Recent U.S. equity trading has reminded futures traders that index exposure is not a simple bullish or bearish button. MarketWatch futures data showed active movement across equity and commodity contracts, while CME’s product pages emphasize that E-mini S&P 500 futures and Micro E-mini S&P 500 futures provide different contract sizes for expressing or hedging broad U.S. stock exposure.
The key distinction is sizing. A standard E-mini S&P 500 futures contract is designed for larger exposure, while the Micro E-mini is one-tenth the notional size. That smaller unit can help traders scale entries, hedge partial portfolios, or reduce overnight gap risk when macro headlines and earnings are moving quickly.
Traders should calculate the dollar value of each tick before placing an order. A chart setup that looks acceptable on MES can become too large on ES if the stop distance is copied without adjusting contract size. The same applies to holding through CPI, Fed communication, large technology earnings, or geopolitical headlines: the contract is liquid, but liquidity does not remove gap risk.
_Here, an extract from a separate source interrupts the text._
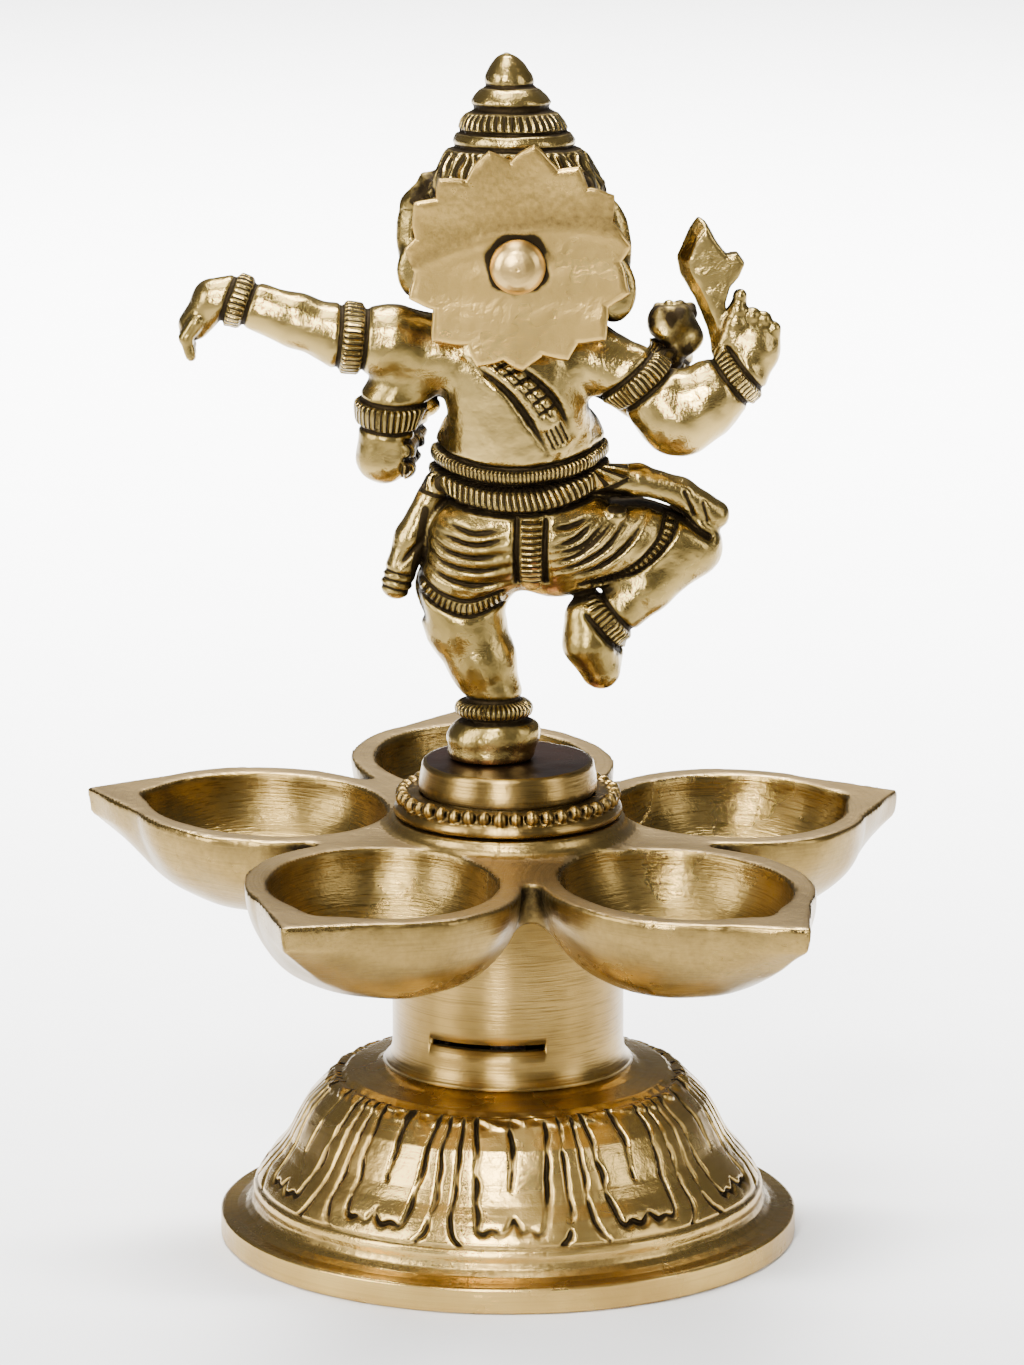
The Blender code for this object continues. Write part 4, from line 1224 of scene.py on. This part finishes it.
def make_column(material):
    """The tube, as rows of quads; those inside the slot are left out, and its walls are joined through."""
    steps = 360
    heights = [COLUMN_FOOT + rise for rise in (0, 0.5, 1.3, 2.6)]
    heights += [34.0, *SLOT_HEIGHTS, *np.linspace(39.0, 62.9, 12)]
    outer = [20.9, 20.5, 19.75, 19.35] + [19.3] * (len(heights) - 4)
    angle = tau * np.arange(steps) / steps + SLOT_MIDDLE
    points = []
    for radii in (outer, [17.1] * len(heights)):
        for radius, height in zip(radii, heights):
            points.append(np.stack([radius * np.cos(angle), radius * np.sin(angle), 0 * angle + height], 1))
    rows = len(heights)
    cut = int(steps * SLOT_HALF / tau)
    faces = []

    def spot(wall, row, step):
        return (wall * rows + row) * steps + step % steps

    def between_walls(row, step, turn):
        ring = [spot(0, row, step), spot(1, row, step), spot(1, row, step + 1), spot(0, row, step + 1)]
        faces.append(ring[::turn])

    for step in range(steps):
        inside_cut = step < cut or step >= steps - cut
        for row in range(rows - 1):
            if row == SLOT_ROW and inside_cut:
                continue
            for wall, turn in ((0, 1), (1, -1)):
                side = [spot(wall, row, step), spot(wall, row, step + 1)]
                side += [spot(wall, row + 1, step + 1), spot(wall, row + 1, step)]
                faces.append(side[::turn])
        between_walls(0, step, 1)
        between_walls(rows - 1, step, -1)
        if inside_cut:
            between_walls(SLOT_ROW, step, -1)
            between_walls(SLOT_ROW + 1, step, 1)
    for step, turn in ((cut, 1), (steps - cut, -1)):
        ring = [spot(0, SLOT_ROW, step), spot(0, SLOT_ROW + 1, step)]
        ring += [spot(1, SLOT_ROW + 1, step), spot(1, SLOT_ROW, step)]
        faces.append(ring[::turn])
    points = np.concatenate(points)
    radius = np.hypot(points[:, 0], points[:, 1])
    # Painted shade darkens the tube's inner wall, seen through the slot; the outer wall is also darker in a
    # narrow band at its foot and over its top five millimetres.
    hollow = np.clip((18 - radius), 0, 0.7) + 0.35 * np.exp(-((points[:, 2] - COLUMN_FOOT) ** 2))
    hollow += np.clip((points[:, 2] - 57) / 5, 0, 1) * 0.5
    piece = add_piece("column_tube", points, faces, material, "stand", hollow)
    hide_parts("column")


BEADS = 42
COLLAR_TOP = 76.0


def make_pedestal(brushed, stain_and_shade):
    foot = HUB_TOP + 0.3
    ledge = COLLAR_TOP + 0.3
    top, edge = DRUM_TOP, DRUM_EDGE
    profile = [(2.8, top), (9.0, top), (edge - 1.3, top), (edge - 0.75, top - 0.12)]
    profile += [(edge - 0.5, top - 0.5), (edge - 0.1, 78.4), (edge, 77.6), (edge, ledge + 0.3)]
    profile += [(edge - 0.3, ledge), (14.2, ledge), (14.2, foot), (10.0, foot), (10.0, foot + 1.4)]
    profile += [(2.8, foot + 1.4)]
    points, faces, _ = revolve(fine(profile, 0.3), 240)
    radius = np.hypot(points[:, 0], points[:, 1])
    on_top = points[:, 2] > top - 0.3
    # The drum's side is darker towards its bottom, above the beads.
    darkening = np.clip((78.4 - points[:, 2]) / 1.6, 0, 1) * 0.62
    hollow = np.where(on_top, np.clip(radius - (edge - 2.4), 0, 1) * 0.1, darkening)
    points[:, 2] += np.where(on_top, 0.05 * noise(points, 3.0, 71), 0)
    piece = add_piece("pedestal_disc", points, faces, brushed, "figure_group", hollow)
    piece.data.materials.append(stain_and_shade)
    covered = (on_top & (radius < edge - 0.9))[faces].all(1)
    piece.data.polygons.foreach_set("material_index", covered.astype(np.int32))
    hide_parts("pedestal")


def make_collar(material):
    """A ring with a ledge and a row of beads standing out from it, just above its rounded edge."""
    clay = Clay((-20.5, -20.5, 71.5), (20.5, 20.5, 77.6), GRAIN * 0.7)
    x, y, z = clay.window(clay.low, clay.low + 60)[1]
    radius = np.hypot(x, y) + 0 * z
    foot = HUB_TOP + 0.3
    edge = np.interp(z, [foot, foot + 0.5, 73.4, 74.2, 74.6, 76.5], [18.7, 19.05, 19.0, 18.5, 17.6, 17.3])
    ring = shared(radius - edge, np.maximum(z - COLLAR_TOP, foot - z) + 0 * x, 0.5)
    turn = np.arctan2(y, x) * BEADS / tau
    number = np.round(turn)
    round_off = (turn - number) * tau / BEADS * 17.6 + 0 * z
    size = 1.2 + 0.09 * np.sin(number * 2.7) + 0 * z
    high = 75.45 + 0.12 * np.sin(number * 1.9)
    bead = np.sqrt((round_off / 0.92) ** 2 + (radius - 17.6) ** 2 + ((z - high) / 1.05) ** 2) - size
    clay.field = np.asarray(np.maximum(melted(ring, bead, 0.25), 14.5 - radius), np.float32)
    piece = clay_piece("collar_of_beads", clay, material, "figure_group", 0.04, 61)
    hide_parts("beaded_collar")


# The studio.


def make_floor():
    bpy.ops.mesh.primitive_plane_add(size=6, location=(0, 0, -0.0002))
    floor = bpy.context.object
    floor.name = "studio_floor"
    nodes = Nodes("floor_paper")
    grain = nodes.noise(nodes.place(), 40, 3.0)
    nodes.link(nodes.mix(grain, (0.88, 0.88, 0.88), (0.92, 0.92, 0.92)), nodes.shader.inputs["Base Color"])
    nodes.shader.inputs["Roughness"].default_value = 0.9
    floor.data.materials.append(nodes.material)


def softbox(name, place, aim, size, power, spread=180):
    """A rectangular light, with a grid over it where its spread is narrow."""
    light = bpy.data.lights.new(name, "AREA")
    light.spread = radians(spread)
    light.shape = "RECTANGLE"
    light.size, light.size_y = size
    light.energy = power
    holder = bpy.data.objects.new(name, light)
    bpy.context.collection.objects.link(holder)
    holder.location = place
    holder.rotation_euler = (Vector(aim) - Vector(place)).to_track_quat("-Z", "Y").to_euler()


def light_studio():
    middle = (0, 0, 0.10)
    softbox("key_left", (-0.80, -0.45, 0.42), middle, (0.40, 0.75), 3.4, 90)
    softbox("fill_right", (0.85, -0.40, 0.40), middle, (0.30, 0.75), 0.95, 90)
    softbox("front_strip", (-0.20, -1.10, 0.30), middle, (0.16, 0.60), 0.45, 24)
    softbox("front_high", (-0.13, -0.80, 0.80), middle, (0.26, 0.30), 0.5, 26)
    softbox("top", (-0.15, -0.10, 1.1), middle, (0.5, 0.5), 0.9, 50)
    softbox("behind", (0.0, 0.9, 1.6), (0, 0.75, 0), (1.2, 0.9), 52.0, 56)
    world = bpy.data.worlds.new("studio")
    world.use_nodes = True
    world.node_tree.nodes["Background"].inputs["Color"].default_value = (1, 0.98, 0.95, 1)
    world.node_tree.nodes["Background"].inputs["Strength"].default_value = 0.19
    bpy.context.scene.world = world


def place_camera():
    elevation = radians(13.5)
    aim = Vector((AXIS[0] + 0.67, AXIS[1], 94.4)) * MM
    data = bpy.data.cameras.new("camera")
    data.lens = 237.4
    data.sensor_width = 36
    data.clip_end = 20
    camera = bpy.data.objects.new("camera", data)
    bpy.context.collection.objects.link(camera)
    camera.location = aim + 1.491 * Vector((0, -cos(elevation), sin(elevation)))
    camera.rotation_euler = (pi / 2 - elevation, 0, 0)
    bpy.context.scene.camera = camera


def repaint(node, material):
    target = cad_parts[node]
    for number in range(len(target.material_slots)):
        target.material_slots[number].link = "OBJECT"
        target.material_slots[number].material = material


def make_lamp():
    figure = brass(
        "figure_brass", (0.48, 0.34, 0.11), (0.24, 0.17, 0.05), 0.21, (0.24, 0.54), 0.5, ridged=True
    )
    cast = brass("cast_brass", (0.57, 0.39, 0.12), (0.44, 0.285, 0.085), 0.22, (0.26, 0.60), 0.32, 0.25)
    outer = brass("tray_brass", (0.35, 0.235, 0.075), (0.22, 0.145, 0.043), 0.25, (0.40, 0.80), 0.2, 0.35)
    spun = brass(
        "spun_brass", (0.34, 0.222, 0.068), (0.21, 0.133, 0.037), 0.26, (0.35, 0.8), 0.12, 0.7, shine=0.7
    )
    rim = brass("ground_rim", (0.40, 0.28, 0.13), (0.32, 0.22, 0.095), 0.34, (0.4, 0.9), 0.5, 0.5)
    bowl = brass("brushed_bowl", (0.26, 0.175, 0.054), (0.17, 0.11, 0.031), 0.24, (0.5, 0.95), 0.25, 1.0)
    plate = brass("plate_brass", (0.66, 0.45, 0.16), (0.54, 0.35, 0.11), 0.27, (0.30, 0.7), 0.25, 0.1)
    disc = brass(
        "hammered_disc", (0.72, 0.475, 0.14), (0.58, 0.37, 0.10), 0.25, (0.38, 0.75), 0.3, 0.1, bent=True
    )
    stain_and_shade = brass("stained_top", (0.10, 0.05, 0.035), (0.05, 0.025, 0.022), 0.26, (0.4, 0.9), 0.2, 0.2)
    steel = zinc("zinc_steel")
    make_base(cast)
    make_column(spun)
    make_tray((outer, bowl, rim))
    make_pedestal(spun, stain_and_shade)
    make_collar(spun)
    make_figure(figure)
    make_halo(disc)
    make_rivet(plate)
    for node in ("tie_bolt", "bolt_washer", "lock_washer", "figure_stud"):
        repaint(node, steel)
    repaint("seat_washer", plate)


make_lamp()
make_floor()
light_studio()
place_camera()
A practical workflow is to decide the maximum account risk first, translate that into index points, then choose ES or MES based on the stop distance. If the math requires a stop that is too tight for normal volatility, the answer is usually smaller size or no trade, not wider leverage.
Risk notice: Futures trading involves leverage, margin calls and rapid losses. This article is educational and does not provide personalized trading advice.